↓↓↓
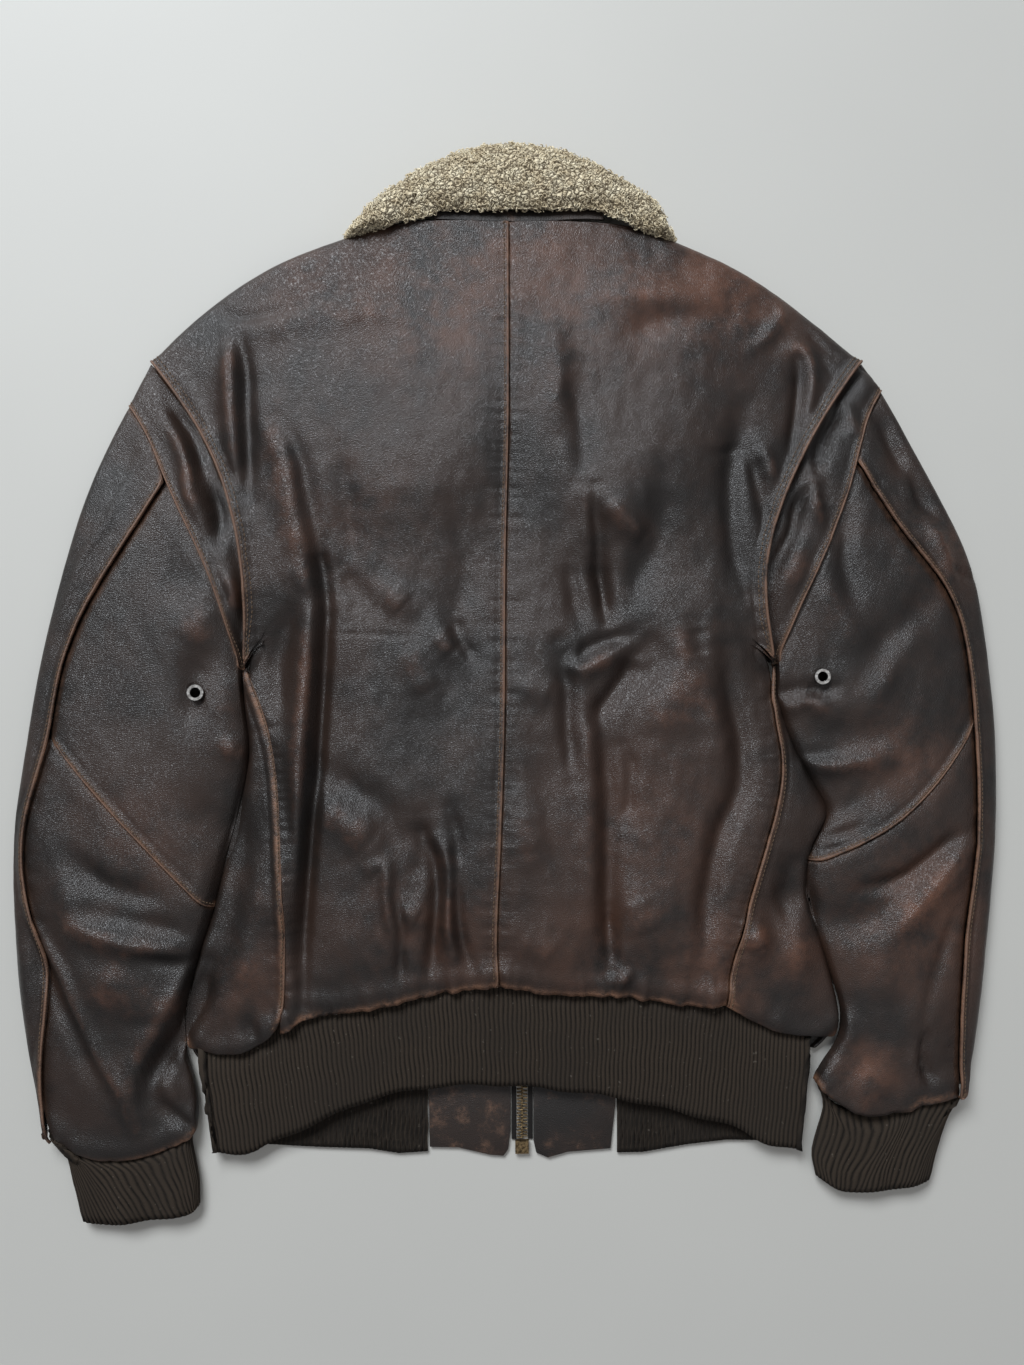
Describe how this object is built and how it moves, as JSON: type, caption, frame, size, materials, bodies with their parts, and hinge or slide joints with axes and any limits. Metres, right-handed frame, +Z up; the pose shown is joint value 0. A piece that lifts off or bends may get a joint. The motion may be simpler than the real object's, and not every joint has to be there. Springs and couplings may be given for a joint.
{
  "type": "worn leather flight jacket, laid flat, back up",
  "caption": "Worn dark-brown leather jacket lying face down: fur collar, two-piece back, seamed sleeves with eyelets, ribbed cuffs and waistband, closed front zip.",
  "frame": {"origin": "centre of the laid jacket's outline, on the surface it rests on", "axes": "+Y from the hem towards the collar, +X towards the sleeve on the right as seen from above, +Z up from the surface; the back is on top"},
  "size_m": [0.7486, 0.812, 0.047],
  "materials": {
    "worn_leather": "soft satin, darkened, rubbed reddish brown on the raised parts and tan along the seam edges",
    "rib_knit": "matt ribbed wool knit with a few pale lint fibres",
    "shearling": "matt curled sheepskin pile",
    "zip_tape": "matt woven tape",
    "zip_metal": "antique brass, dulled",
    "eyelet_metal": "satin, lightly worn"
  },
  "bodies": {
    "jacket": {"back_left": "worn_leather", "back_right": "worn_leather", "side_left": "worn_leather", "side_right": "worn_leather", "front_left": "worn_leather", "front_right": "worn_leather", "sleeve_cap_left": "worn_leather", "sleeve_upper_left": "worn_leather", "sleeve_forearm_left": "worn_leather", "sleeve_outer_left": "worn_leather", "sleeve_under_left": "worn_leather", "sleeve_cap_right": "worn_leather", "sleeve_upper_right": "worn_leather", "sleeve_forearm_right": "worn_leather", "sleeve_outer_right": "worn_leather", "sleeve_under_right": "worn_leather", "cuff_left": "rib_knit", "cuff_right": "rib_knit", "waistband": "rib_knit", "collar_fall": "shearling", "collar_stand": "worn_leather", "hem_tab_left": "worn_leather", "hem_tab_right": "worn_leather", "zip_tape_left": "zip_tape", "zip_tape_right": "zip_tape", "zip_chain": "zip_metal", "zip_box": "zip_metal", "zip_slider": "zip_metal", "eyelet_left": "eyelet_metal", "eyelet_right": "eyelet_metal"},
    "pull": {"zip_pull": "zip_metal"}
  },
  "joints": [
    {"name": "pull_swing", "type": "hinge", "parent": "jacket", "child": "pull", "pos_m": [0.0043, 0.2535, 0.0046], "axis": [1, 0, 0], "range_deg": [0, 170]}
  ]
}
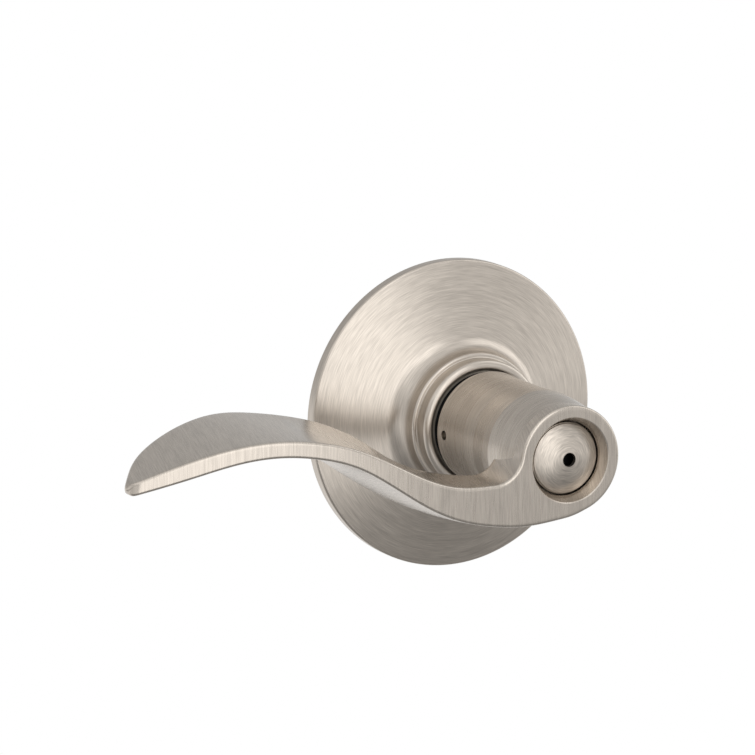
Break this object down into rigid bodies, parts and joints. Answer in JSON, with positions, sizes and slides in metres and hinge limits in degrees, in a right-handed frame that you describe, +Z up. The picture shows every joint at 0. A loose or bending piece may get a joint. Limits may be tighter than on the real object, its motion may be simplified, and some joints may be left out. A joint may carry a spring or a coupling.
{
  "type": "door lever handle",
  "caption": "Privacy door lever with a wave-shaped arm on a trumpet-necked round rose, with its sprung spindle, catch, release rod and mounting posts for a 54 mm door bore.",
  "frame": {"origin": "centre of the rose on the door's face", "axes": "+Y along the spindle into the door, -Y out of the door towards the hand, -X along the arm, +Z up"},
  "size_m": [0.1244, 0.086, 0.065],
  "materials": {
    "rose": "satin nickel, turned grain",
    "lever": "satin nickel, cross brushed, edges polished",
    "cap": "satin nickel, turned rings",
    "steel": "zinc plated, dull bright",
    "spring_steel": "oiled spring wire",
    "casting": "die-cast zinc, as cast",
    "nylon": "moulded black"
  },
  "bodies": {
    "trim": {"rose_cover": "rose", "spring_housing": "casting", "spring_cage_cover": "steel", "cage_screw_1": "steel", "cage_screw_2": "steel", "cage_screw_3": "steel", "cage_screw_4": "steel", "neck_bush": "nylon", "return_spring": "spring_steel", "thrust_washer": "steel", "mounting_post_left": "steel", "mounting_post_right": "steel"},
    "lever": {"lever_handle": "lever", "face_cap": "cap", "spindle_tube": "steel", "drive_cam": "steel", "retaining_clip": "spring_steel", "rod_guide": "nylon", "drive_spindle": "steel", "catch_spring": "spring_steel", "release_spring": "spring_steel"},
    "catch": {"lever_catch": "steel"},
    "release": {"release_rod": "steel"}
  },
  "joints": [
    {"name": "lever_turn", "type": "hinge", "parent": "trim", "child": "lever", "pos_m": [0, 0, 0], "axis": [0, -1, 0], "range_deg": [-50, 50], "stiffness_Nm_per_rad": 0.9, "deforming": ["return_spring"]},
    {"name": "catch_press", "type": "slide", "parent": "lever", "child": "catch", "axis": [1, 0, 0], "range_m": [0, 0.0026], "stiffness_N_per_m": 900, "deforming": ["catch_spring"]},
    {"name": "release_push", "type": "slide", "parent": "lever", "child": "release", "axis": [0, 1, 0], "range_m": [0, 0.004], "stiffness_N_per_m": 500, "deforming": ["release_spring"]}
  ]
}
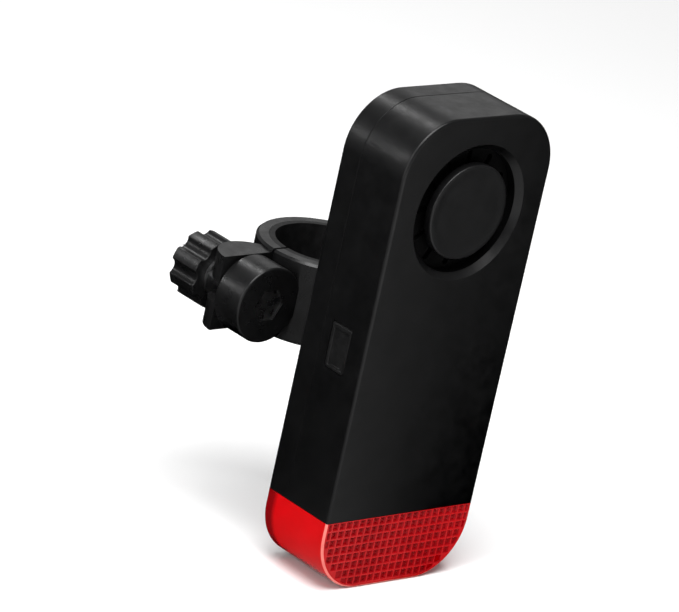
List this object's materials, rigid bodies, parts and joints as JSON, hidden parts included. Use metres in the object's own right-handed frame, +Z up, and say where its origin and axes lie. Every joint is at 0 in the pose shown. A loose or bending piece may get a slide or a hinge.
↑↑↑
Faithfully copy every entry, leaving nothing out.

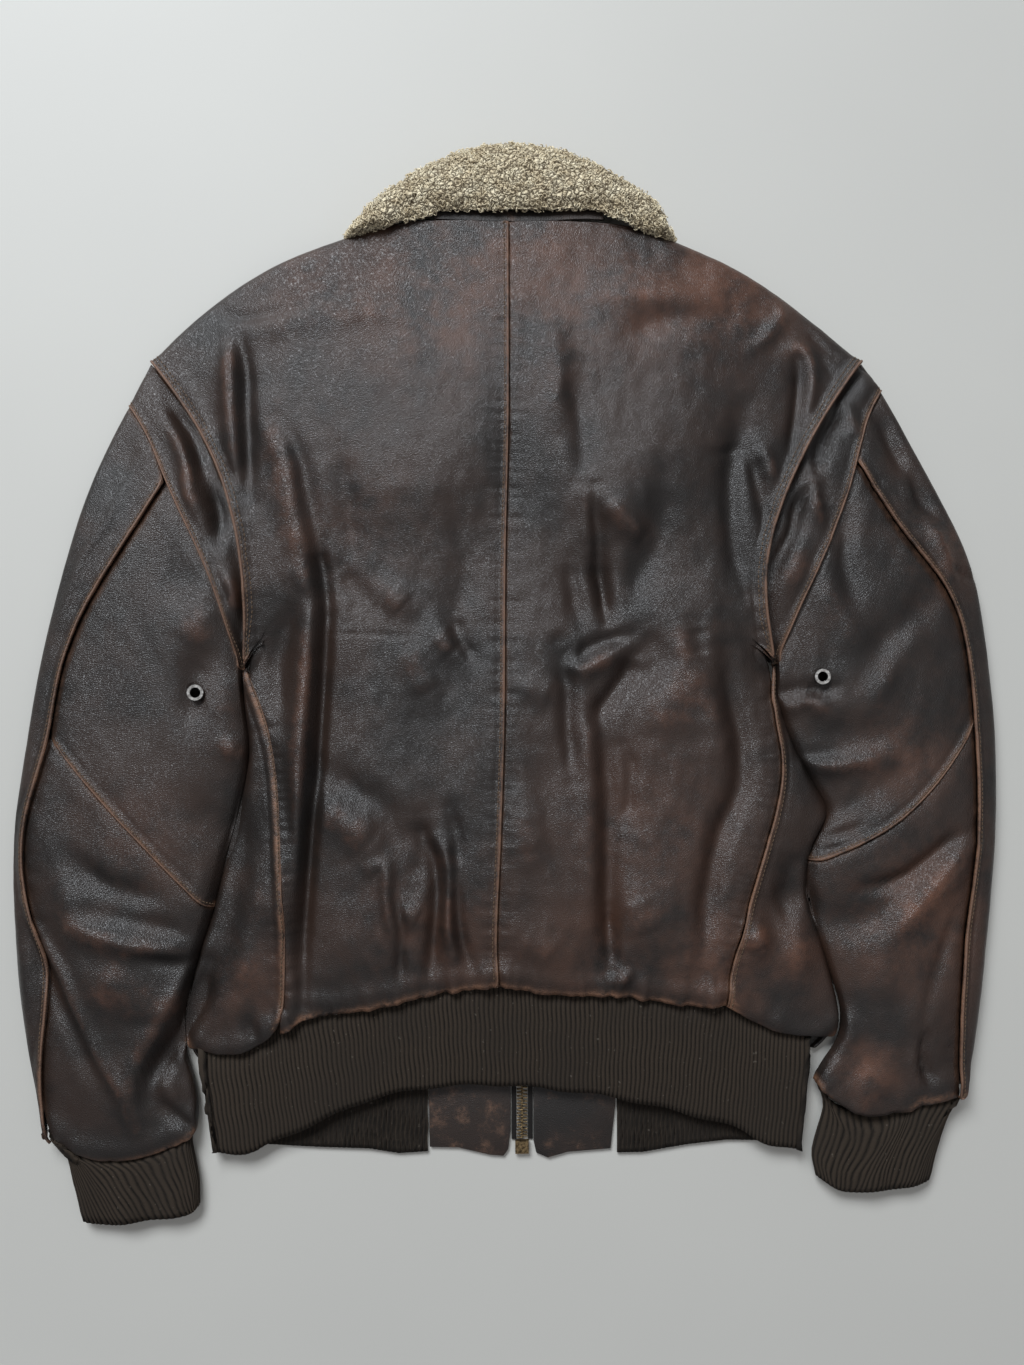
Describe how this object is built and how it moves, as JSON: type, caption, frame, size, materials, bodies with their parts, and hinge or slide joints with axes and any limits. Metres, right-handed frame, +Z up; the pose shown is joint value 0. A piece that lifts off or bends may get a joint. The motion may be simpler than the real object's, and not every joint has to be there. Springs and couplings may be given for a joint.
{
  "type": "worn leather flight jacket, laid flat, back up",
  "caption": "Worn dark-brown leather jacket lying face down: fur collar, two-piece back, seamed sleeves with eyelets, ribbed cuffs and waistband, closed front zip.",
  "frame": {"origin": "centre of the laid jacket's outline, on the surface it rests on", "axes": "+Y from the hem towards the collar, +X towards the sleeve on the right as seen from above, +Z up from the surface; the back is on top"},
  "size_m": [0.7486, 0.812, 0.047],
  "materials": {
    "worn_leather": "soft satin, darkened, rubbed reddish brown on the raised parts and tan along the seam edges",
    "rib_knit": "matt ribbed wool knit with a few pale lint fibres",
    "shearling": "matt curled sheepskin pile",
    "zip_tape": "matt woven tape",
    "zip_metal": "antique brass, dulled",
    "eyelet_metal": "satin, lightly worn"
  },
  "bodies": {
    "jacket": {"back_left": "worn_leather", "back_right": "worn_leather", "side_left": "worn_leather", "side_right": "worn_leather", "front_left": "worn_leather", "front_right": "worn_leather", "sleeve_cap_left": "worn_leather", "sleeve_upper_left": "worn_leather", "sleeve_forearm_left": "worn_leather", "sleeve_outer_left": "worn_leather", "sleeve_under_left": "worn_leather", "sleeve_cap_right": "worn_leather", "sleeve_upper_right": "worn_leather", "sleeve_forearm_right": "worn_leather", "sleeve_outer_right": "worn_leather", "sleeve_under_right": "worn_leather", "cuff_left": "rib_knit", "cuff_right": "rib_knit", "waistband": "rib_knit", "collar_fall": "shearling", "collar_stand": "worn_leather", "hem_tab_left": "worn_leather", "hem_tab_right": "worn_leather", "zip_tape_left": "zip_tape", "zip_tape_right": "zip_tape", "zip_chain": "zip_metal", "zip_box": "zip_metal", "zip_slider": "zip_metal", "eyelet_left": "eyelet_metal", "eyelet_right": "eyelet_metal"},
    "pull": {"zip_pull": "zip_metal"}
  },
  "joints": [
    {"name": "pull_swing", "type": "hinge", "parent": "jacket", "child": "pull", "pos_m": [0.0043, 0.2535, 0.0046], "axis": [1, 0, 0], "range_deg": [0, 170]}
  ]
}
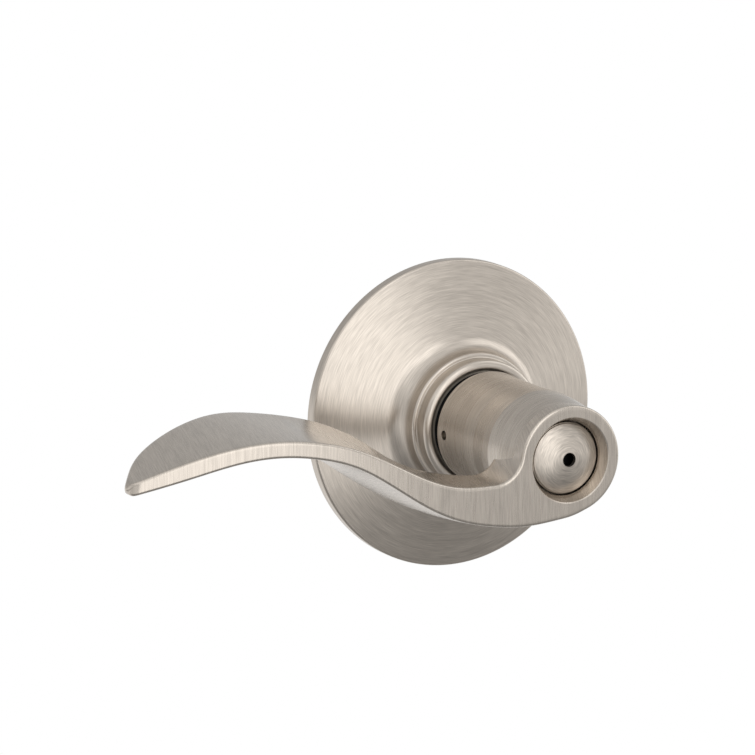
Break this object down into rigid bodies, parts and joints. Answer in JSON, with positions, sizes and slides in metres and hinge limits in degrees, in a right-handed frame that you describe, +Z up. The picture shows every joint at 0. A loose or bending piece may get a joint. Limits may be tighter than on the real object, its motion may be simplified, and some joints may be left out. A joint may carry a spring or a coupling.
{
  "type": "door lever handle",
  "caption": "Privacy door lever with a wave-shaped arm on a trumpet-necked round rose, with its sprung spindle, catch, release rod and mounting posts for a 54 mm door bore.",
  "frame": {"origin": "centre of the rose on the door's face", "axes": "+Y along the spindle into the door, -Y out of the door towards the hand, -X along the arm, +Z up"},
  "size_m": [0.1244, 0.086, 0.065],
  "materials": {
    "rose": "satin nickel, turned grain",
    "lever": "satin nickel, cross brushed, edges polished",
    "cap": "satin nickel, turned rings",
    "steel": "zinc plated, dull bright",
    "spring_steel": "oiled spring wire",
    "casting": "die-cast zinc, as cast",
    "nylon": "moulded black"
  },
  "bodies": {
    "trim": {"rose_cover": "rose", "spring_housing": "casting", "spring_cage_cover": "steel", "cage_screw_1": "steel", "cage_screw_2": "steel", "cage_screw_3": "steel", "cage_screw_4": "steel", "neck_bush": "nylon", "return_spring": "spring_steel", "thrust_washer": "steel", "mounting_post_left": "steel", "mounting_post_right": "steel"},
    "lever": {"lever_handle": "lever", "face_cap": "cap", "spindle_tube": "steel", "drive_cam": "steel", "retaining_clip": "spring_steel", "rod_guide": "nylon", "drive_spindle": "steel", "catch_spring": "spring_steel", "release_spring": "spring_steel"},
    "catch": {"lever_catch": "steel"},
    "release": {"release_rod": "steel"}
  },
  "joints": [
    {"name": "lever_turn", "type": "hinge", "parent": "trim", "child": "lever", "pos_m": [0, 0, 0], "axis": [0, -1, 0], "range_deg": [-50, 50], "stiffness_Nm_per_rad": 0.9, "deforming": ["return_spring"]},
    {"name": "catch_press", "type": "slide", "parent": "lever", "child": "catch", "axis": [1, 0, 0], "range_m": [0, 0.0026], "stiffness_N_per_m": 900, "deforming": ["catch_spring"]},
    {"name": "release_push", "type": "slide", "parent": "lever", "child": "release", "axis": [0, 1, 0], "range_m": [0, 0.004], "stiffness_N_per_m": 500, "deforming": ["release_spring"]}
  ]
}
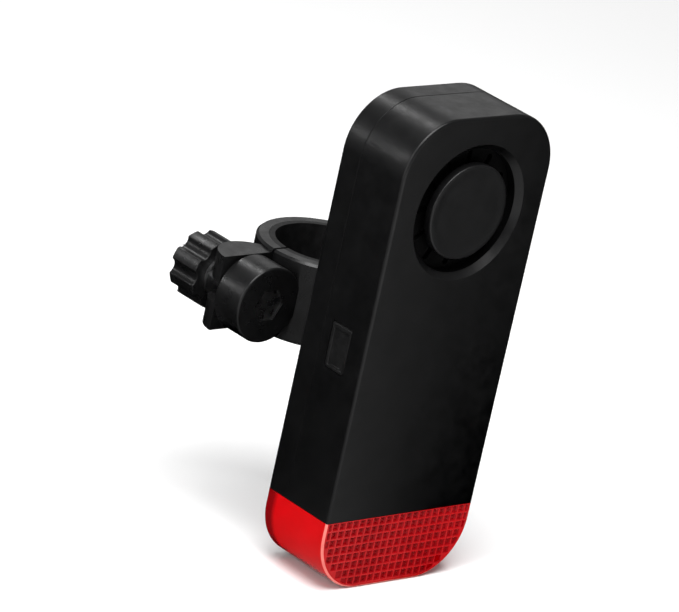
List this object's materials, rigid bodies, parts and joints as JSON, hidden parts included. Use metres in the object's own right-handed frame, +Z up, and say where its origin and axes lie. Every joint is at 0 in the pose shown. A loose or bending piece may get a slide or a hinge.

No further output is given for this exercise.